# [CHALLENGE]
Which lines come from the start of the records through the line that holds "foot_corner_radius = 2.0"? Write them out word for word.

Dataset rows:
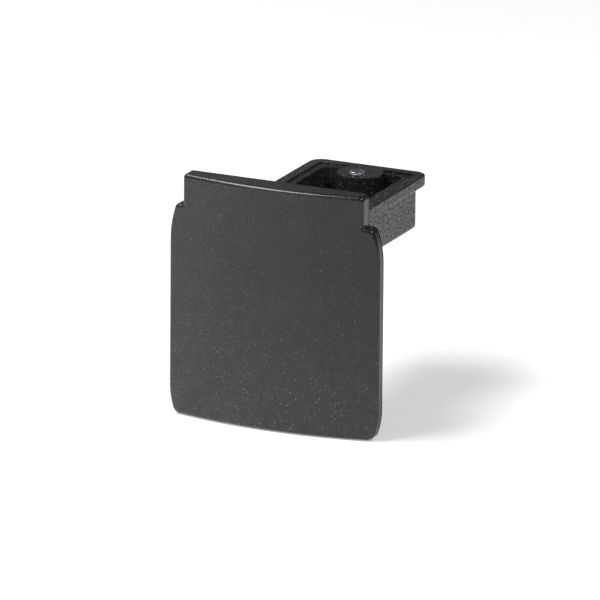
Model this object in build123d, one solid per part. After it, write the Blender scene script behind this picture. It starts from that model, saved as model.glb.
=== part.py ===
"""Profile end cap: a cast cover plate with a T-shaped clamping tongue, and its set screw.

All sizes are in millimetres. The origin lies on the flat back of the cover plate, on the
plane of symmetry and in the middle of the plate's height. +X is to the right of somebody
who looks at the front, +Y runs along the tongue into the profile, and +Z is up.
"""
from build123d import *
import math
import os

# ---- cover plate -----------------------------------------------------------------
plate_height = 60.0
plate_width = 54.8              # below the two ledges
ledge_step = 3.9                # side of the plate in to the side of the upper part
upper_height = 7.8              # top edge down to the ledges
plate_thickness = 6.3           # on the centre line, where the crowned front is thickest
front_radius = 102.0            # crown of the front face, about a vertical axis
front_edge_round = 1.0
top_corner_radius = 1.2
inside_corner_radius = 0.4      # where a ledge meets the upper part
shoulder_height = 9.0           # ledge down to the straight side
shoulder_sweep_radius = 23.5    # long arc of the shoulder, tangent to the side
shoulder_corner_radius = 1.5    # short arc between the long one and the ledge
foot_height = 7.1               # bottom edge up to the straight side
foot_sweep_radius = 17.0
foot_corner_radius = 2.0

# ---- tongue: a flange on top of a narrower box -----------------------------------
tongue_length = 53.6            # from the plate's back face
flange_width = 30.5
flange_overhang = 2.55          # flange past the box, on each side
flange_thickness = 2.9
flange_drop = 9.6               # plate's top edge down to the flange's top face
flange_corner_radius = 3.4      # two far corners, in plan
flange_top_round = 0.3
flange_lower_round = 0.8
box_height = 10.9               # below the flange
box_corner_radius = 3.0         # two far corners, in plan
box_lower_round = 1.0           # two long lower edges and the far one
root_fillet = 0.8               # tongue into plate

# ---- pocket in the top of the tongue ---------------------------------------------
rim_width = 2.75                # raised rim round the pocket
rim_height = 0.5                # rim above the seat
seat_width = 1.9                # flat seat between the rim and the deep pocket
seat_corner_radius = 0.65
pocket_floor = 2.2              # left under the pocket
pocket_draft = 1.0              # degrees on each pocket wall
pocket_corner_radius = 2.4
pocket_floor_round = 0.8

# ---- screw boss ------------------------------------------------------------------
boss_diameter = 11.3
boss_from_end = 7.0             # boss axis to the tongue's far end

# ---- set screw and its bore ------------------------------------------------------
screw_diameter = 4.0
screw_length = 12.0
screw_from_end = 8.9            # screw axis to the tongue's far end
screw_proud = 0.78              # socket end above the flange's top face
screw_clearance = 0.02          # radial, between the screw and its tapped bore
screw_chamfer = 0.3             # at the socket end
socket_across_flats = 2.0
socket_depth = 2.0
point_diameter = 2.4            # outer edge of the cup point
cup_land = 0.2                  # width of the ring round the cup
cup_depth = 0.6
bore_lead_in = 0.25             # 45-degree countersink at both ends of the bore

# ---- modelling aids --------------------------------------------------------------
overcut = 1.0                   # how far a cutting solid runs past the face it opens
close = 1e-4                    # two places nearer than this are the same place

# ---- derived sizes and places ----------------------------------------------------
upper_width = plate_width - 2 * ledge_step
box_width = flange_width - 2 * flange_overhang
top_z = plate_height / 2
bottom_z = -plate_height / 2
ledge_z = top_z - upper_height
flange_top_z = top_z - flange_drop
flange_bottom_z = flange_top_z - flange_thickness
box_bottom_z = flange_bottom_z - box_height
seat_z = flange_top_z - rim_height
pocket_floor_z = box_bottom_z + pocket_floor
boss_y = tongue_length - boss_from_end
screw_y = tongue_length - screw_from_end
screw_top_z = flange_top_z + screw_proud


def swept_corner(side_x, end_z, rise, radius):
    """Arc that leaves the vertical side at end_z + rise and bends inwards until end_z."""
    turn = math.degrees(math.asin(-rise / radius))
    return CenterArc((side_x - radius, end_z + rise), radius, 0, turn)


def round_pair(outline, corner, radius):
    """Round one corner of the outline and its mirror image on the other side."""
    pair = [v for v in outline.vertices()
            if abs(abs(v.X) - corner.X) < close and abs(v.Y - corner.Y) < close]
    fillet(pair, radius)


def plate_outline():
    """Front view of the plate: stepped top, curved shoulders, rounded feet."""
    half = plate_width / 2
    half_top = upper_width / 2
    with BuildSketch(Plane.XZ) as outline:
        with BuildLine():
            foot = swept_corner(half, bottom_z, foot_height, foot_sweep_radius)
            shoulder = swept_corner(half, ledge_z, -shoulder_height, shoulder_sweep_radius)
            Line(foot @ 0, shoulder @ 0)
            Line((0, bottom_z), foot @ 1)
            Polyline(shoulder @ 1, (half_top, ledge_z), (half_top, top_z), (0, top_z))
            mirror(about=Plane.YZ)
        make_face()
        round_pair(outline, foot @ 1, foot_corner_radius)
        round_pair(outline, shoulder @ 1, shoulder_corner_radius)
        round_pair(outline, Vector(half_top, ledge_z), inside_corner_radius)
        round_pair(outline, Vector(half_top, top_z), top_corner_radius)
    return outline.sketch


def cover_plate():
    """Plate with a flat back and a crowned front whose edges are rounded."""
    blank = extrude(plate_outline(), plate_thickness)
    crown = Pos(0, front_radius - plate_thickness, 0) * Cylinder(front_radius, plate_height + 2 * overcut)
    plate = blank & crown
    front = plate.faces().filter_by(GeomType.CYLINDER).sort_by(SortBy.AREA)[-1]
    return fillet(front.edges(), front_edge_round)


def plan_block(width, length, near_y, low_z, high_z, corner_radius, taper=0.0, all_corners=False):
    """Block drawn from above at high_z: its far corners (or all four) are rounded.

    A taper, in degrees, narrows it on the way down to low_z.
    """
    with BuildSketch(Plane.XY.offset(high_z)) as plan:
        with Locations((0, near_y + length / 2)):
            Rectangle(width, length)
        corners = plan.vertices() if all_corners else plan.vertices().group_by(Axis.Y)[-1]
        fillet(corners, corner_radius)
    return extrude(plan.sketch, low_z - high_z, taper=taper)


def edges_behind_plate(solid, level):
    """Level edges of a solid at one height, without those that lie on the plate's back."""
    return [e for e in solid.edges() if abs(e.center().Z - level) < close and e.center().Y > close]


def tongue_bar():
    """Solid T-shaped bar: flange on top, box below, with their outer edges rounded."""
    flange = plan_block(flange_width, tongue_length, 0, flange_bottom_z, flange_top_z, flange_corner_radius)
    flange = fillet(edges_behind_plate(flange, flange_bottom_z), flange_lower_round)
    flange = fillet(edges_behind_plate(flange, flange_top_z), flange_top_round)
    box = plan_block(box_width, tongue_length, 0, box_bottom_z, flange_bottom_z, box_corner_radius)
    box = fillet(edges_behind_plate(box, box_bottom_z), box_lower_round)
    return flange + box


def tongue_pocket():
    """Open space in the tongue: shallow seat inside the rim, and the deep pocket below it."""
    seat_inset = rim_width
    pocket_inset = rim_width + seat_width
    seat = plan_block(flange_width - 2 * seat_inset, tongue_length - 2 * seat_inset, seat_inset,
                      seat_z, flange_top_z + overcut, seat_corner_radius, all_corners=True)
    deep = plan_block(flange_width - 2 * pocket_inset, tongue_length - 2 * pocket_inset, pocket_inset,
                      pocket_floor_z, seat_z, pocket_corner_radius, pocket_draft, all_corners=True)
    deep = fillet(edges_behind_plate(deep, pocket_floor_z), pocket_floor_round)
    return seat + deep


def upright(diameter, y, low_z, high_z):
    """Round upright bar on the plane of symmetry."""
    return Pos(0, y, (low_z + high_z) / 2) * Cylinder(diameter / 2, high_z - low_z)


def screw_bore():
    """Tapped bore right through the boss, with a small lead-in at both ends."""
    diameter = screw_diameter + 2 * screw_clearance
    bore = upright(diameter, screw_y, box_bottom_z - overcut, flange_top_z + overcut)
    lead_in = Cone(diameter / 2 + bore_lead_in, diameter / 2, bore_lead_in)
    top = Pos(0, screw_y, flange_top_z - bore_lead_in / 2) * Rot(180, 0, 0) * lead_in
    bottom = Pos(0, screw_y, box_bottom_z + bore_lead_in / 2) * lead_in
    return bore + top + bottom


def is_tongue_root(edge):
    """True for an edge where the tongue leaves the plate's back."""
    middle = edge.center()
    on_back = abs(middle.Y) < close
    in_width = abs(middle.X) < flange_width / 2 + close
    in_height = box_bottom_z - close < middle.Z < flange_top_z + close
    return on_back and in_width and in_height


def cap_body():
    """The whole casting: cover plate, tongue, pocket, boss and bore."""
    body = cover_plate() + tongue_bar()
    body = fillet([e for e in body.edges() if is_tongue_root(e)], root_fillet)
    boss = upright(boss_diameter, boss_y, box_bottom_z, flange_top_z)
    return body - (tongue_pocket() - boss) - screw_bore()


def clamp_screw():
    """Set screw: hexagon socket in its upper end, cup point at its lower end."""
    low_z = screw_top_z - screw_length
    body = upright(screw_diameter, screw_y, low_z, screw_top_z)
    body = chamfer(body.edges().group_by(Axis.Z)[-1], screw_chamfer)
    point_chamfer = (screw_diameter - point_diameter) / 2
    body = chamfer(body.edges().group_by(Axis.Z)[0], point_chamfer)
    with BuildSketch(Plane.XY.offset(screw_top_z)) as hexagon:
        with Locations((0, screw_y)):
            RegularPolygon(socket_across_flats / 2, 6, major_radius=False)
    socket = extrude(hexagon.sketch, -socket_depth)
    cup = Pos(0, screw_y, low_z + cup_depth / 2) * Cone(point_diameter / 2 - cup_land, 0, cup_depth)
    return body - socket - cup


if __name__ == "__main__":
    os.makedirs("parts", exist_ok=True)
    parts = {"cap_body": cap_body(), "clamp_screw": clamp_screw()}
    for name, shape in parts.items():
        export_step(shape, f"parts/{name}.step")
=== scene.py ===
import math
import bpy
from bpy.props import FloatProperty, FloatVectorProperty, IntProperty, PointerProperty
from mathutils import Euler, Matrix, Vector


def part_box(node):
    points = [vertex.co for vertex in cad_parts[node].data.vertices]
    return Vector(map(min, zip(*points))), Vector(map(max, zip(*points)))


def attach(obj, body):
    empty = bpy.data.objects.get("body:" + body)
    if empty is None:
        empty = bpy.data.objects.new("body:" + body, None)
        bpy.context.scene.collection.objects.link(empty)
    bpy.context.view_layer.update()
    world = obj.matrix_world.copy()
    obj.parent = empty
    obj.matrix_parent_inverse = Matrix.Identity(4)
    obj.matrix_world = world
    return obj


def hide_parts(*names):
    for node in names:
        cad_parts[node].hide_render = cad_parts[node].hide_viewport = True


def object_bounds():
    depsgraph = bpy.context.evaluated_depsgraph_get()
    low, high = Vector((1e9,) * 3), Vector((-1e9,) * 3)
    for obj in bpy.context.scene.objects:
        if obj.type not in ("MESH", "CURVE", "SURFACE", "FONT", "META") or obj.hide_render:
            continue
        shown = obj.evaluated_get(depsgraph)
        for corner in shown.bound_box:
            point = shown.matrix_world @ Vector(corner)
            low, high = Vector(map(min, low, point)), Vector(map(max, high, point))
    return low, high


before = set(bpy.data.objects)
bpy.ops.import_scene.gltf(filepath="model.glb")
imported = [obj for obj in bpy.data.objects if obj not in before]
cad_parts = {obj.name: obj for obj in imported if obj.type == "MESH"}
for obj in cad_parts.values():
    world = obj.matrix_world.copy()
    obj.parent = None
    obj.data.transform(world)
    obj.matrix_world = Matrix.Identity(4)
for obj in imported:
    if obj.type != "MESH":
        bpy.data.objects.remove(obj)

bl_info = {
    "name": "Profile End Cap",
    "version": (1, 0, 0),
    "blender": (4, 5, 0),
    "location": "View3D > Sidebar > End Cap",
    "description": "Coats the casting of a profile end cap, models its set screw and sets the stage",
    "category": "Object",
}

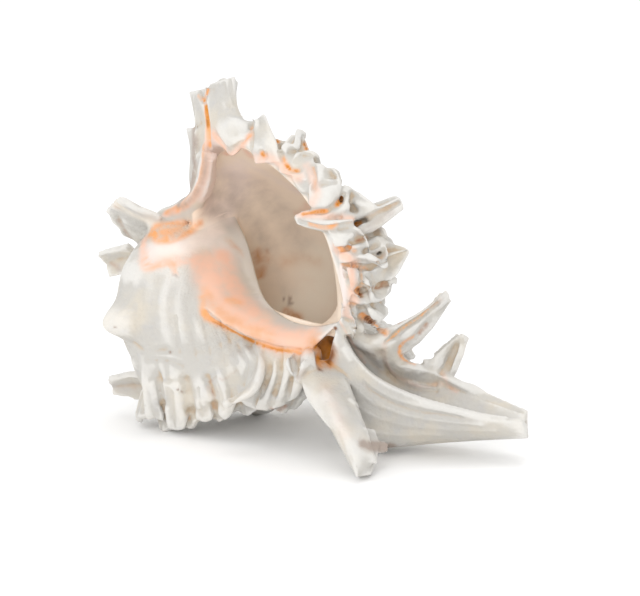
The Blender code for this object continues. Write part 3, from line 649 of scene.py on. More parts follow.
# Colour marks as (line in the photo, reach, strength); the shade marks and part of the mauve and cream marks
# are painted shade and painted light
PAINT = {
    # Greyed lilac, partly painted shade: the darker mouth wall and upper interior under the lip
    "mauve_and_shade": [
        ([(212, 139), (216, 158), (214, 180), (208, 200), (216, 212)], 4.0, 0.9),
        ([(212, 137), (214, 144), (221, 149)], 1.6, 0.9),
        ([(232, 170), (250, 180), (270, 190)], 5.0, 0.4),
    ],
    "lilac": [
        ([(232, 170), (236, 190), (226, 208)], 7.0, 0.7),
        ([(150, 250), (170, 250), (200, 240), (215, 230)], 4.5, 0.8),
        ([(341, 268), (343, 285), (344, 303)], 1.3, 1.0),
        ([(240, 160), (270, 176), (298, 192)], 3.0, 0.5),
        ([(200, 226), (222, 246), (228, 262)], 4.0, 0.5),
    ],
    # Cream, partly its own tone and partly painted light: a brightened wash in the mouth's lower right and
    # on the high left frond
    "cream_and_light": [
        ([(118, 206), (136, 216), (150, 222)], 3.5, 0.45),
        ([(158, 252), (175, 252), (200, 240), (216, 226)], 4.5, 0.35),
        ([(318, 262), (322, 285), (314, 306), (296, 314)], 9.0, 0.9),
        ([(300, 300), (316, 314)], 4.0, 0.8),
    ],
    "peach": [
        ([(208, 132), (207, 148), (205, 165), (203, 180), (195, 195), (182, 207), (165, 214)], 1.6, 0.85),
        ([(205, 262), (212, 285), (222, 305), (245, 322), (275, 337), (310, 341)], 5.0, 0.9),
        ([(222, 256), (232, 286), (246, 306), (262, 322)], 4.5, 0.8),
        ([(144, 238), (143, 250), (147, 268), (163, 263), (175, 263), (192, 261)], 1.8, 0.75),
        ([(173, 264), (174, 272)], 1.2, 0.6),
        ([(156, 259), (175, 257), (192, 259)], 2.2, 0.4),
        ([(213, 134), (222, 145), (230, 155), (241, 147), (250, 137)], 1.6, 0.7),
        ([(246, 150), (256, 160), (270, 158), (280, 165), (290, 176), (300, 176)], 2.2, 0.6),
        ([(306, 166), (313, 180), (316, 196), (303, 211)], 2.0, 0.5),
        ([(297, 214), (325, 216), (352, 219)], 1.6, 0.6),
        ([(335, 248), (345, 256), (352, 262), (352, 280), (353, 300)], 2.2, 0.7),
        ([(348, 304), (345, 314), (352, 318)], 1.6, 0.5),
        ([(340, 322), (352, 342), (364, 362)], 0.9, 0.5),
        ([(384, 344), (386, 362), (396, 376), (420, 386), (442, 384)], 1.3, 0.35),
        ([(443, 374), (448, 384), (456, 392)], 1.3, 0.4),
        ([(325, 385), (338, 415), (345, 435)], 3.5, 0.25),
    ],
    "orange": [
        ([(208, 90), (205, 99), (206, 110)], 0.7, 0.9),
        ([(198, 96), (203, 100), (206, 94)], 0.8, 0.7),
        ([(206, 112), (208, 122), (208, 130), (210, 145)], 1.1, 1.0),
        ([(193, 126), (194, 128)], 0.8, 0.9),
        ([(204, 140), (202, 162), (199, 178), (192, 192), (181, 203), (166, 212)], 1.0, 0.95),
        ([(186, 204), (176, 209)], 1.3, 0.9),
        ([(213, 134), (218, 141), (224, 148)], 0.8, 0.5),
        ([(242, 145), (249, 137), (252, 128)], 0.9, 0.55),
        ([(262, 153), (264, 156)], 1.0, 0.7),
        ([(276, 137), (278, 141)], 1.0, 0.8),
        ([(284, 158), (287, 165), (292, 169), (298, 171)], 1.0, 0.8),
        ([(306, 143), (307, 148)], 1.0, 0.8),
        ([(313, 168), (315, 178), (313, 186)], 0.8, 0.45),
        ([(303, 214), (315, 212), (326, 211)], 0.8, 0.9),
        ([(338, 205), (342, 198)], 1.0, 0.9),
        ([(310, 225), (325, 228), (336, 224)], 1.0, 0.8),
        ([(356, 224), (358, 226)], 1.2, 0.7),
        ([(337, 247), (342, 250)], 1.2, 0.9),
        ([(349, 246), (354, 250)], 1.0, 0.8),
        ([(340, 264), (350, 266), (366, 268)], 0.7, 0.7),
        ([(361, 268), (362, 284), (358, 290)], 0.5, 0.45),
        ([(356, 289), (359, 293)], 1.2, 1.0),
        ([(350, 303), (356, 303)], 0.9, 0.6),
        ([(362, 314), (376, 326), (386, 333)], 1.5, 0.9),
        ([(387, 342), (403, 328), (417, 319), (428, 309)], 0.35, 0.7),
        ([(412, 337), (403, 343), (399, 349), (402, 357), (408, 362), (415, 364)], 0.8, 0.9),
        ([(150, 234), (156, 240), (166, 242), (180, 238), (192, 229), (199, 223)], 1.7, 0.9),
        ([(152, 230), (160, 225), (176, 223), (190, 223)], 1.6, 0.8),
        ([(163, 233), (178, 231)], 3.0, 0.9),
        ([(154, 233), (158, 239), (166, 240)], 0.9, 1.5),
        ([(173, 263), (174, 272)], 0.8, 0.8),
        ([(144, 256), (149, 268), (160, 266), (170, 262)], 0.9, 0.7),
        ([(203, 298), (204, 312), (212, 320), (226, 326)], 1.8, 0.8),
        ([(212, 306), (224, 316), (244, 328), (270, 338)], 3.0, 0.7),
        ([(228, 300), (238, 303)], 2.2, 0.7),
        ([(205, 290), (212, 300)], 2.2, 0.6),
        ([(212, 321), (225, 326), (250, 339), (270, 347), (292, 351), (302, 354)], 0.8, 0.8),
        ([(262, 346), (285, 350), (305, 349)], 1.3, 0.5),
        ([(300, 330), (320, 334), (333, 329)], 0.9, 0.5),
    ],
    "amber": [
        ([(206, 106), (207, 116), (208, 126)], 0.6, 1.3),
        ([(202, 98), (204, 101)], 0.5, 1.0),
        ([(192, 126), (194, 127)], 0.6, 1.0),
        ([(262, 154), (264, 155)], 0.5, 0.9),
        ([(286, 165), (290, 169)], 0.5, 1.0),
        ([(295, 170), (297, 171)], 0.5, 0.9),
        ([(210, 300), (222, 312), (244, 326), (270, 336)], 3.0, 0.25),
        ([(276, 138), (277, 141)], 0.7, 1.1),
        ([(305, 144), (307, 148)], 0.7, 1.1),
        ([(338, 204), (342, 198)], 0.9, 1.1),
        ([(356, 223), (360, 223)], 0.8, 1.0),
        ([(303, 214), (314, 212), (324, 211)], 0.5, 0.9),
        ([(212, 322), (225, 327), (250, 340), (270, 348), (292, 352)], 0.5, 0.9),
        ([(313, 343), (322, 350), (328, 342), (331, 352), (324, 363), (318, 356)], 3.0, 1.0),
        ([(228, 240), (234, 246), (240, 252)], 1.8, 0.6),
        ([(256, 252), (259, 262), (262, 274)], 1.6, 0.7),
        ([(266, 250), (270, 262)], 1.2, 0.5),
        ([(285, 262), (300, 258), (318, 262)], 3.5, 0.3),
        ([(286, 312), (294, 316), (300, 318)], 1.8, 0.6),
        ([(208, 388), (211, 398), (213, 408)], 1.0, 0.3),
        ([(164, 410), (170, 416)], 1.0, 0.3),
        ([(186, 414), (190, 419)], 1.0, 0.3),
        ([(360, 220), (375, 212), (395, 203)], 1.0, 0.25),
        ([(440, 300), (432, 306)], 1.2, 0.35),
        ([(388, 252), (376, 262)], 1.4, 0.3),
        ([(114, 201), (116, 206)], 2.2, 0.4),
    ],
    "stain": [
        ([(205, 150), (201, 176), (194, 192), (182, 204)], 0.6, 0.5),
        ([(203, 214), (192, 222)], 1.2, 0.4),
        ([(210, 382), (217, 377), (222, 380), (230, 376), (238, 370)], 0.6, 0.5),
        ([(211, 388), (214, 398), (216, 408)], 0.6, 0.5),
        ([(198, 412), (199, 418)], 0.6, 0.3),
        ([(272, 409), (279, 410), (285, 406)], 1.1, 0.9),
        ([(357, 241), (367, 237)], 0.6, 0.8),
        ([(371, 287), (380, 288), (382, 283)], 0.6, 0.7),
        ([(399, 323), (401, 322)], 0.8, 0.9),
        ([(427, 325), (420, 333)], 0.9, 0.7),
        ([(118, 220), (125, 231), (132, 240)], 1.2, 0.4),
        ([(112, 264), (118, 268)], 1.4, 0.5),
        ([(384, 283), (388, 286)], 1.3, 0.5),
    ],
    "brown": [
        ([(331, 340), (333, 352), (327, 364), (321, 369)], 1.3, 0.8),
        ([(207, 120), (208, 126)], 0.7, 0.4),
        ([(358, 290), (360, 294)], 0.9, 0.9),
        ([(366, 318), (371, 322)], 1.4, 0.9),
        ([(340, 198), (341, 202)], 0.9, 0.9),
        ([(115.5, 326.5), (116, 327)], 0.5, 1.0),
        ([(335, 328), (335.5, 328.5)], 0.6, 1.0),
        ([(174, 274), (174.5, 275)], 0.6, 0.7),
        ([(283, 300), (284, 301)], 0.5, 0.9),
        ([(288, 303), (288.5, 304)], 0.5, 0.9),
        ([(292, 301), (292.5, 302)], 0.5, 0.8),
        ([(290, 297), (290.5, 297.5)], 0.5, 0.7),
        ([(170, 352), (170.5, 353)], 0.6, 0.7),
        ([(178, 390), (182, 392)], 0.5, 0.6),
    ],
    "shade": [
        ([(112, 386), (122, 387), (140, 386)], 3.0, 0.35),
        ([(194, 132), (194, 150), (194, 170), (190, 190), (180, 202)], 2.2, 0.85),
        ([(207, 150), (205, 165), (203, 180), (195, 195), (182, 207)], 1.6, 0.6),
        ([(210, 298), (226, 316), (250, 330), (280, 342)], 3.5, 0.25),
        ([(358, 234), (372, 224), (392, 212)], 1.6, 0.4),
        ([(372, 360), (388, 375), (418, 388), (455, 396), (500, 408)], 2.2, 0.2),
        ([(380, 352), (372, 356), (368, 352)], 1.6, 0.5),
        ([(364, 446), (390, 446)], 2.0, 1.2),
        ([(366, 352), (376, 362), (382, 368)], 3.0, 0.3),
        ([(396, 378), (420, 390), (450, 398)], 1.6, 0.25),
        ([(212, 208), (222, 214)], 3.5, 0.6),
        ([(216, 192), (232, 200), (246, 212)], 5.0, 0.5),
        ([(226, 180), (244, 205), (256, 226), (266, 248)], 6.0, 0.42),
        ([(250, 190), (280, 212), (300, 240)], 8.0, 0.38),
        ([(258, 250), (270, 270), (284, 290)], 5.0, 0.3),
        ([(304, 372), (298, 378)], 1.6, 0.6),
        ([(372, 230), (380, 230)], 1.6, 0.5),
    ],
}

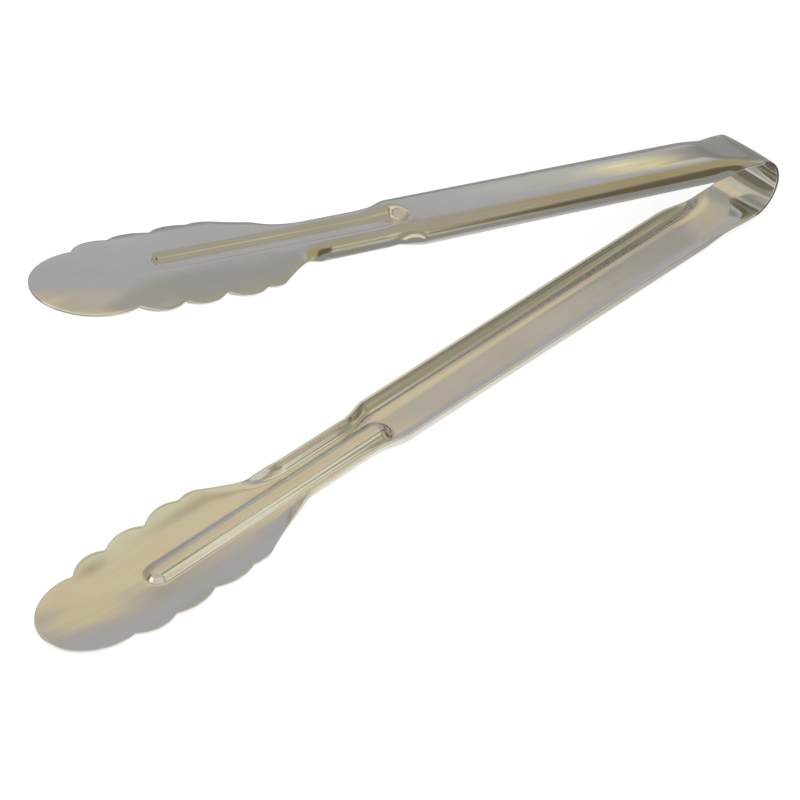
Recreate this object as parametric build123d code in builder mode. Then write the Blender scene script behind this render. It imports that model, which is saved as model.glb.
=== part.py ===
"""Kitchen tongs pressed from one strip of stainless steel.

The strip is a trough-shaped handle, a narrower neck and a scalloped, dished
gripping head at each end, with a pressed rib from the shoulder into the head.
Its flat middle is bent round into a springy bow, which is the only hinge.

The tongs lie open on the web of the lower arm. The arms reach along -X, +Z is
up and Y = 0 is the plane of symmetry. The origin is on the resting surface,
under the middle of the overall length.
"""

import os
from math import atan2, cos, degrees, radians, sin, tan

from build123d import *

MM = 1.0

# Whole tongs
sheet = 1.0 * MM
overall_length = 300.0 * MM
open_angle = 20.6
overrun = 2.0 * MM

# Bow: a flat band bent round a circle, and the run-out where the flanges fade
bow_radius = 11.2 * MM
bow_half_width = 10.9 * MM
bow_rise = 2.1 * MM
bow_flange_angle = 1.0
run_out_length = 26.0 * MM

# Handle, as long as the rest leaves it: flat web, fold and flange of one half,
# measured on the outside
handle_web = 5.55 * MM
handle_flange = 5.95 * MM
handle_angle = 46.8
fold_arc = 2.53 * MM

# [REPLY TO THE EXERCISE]
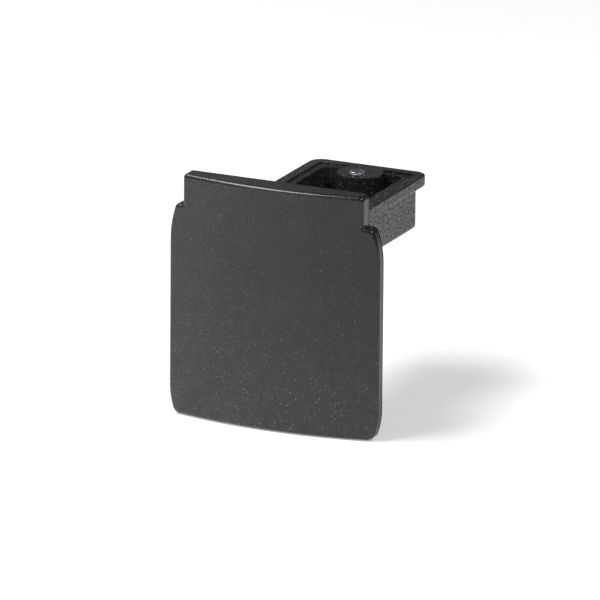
Model this object in build123d, one solid per part. After it, write the Blender scene script behind this picture. It starts from that model, saved as model.glb.
=== part.py ===
"""Profile end cap: a cast cover plate with a T-shaped clamping tongue, and its set screw.

All sizes are in millimetres. The origin lies on the flat back of the cover plate, on the
plane of symmetry and in the middle of the plate's height. +X is to the right of somebody
who looks at the front, +Y runs along the tongue into the profile, and +Z is up.
"""
from build123d import *
import math
import os

# ---- cover plate -----------------------------------------------------------------
plate_height = 60.0
plate_width = 54.8              # below the two ledges
ledge_step = 3.9                # side of the plate in to the side of the upper part
upper_height = 7.8              # top edge down to the ledges
plate_thickness = 6.3           # on the centre line, where the crowned front is thickest
front_radius = 102.0            # crown of the front face, about a vertical axis
front_edge_round = 1.0
top_corner_radius = 1.2
inside_corner_radius = 0.4      # where a ledge meets the upper part
shoulder_height = 9.0           # ledge down to the straight side
shoulder_sweep_radius = 23.5    # long arc of the shoulder, tangent to the side
shoulder_corner_radius = 1.5    # short arc between the long one and the ledge
foot_height = 7.1               # bottom edge up to the straight side
foot_sweep_radius = 17.0
foot_corner_radius = 2.0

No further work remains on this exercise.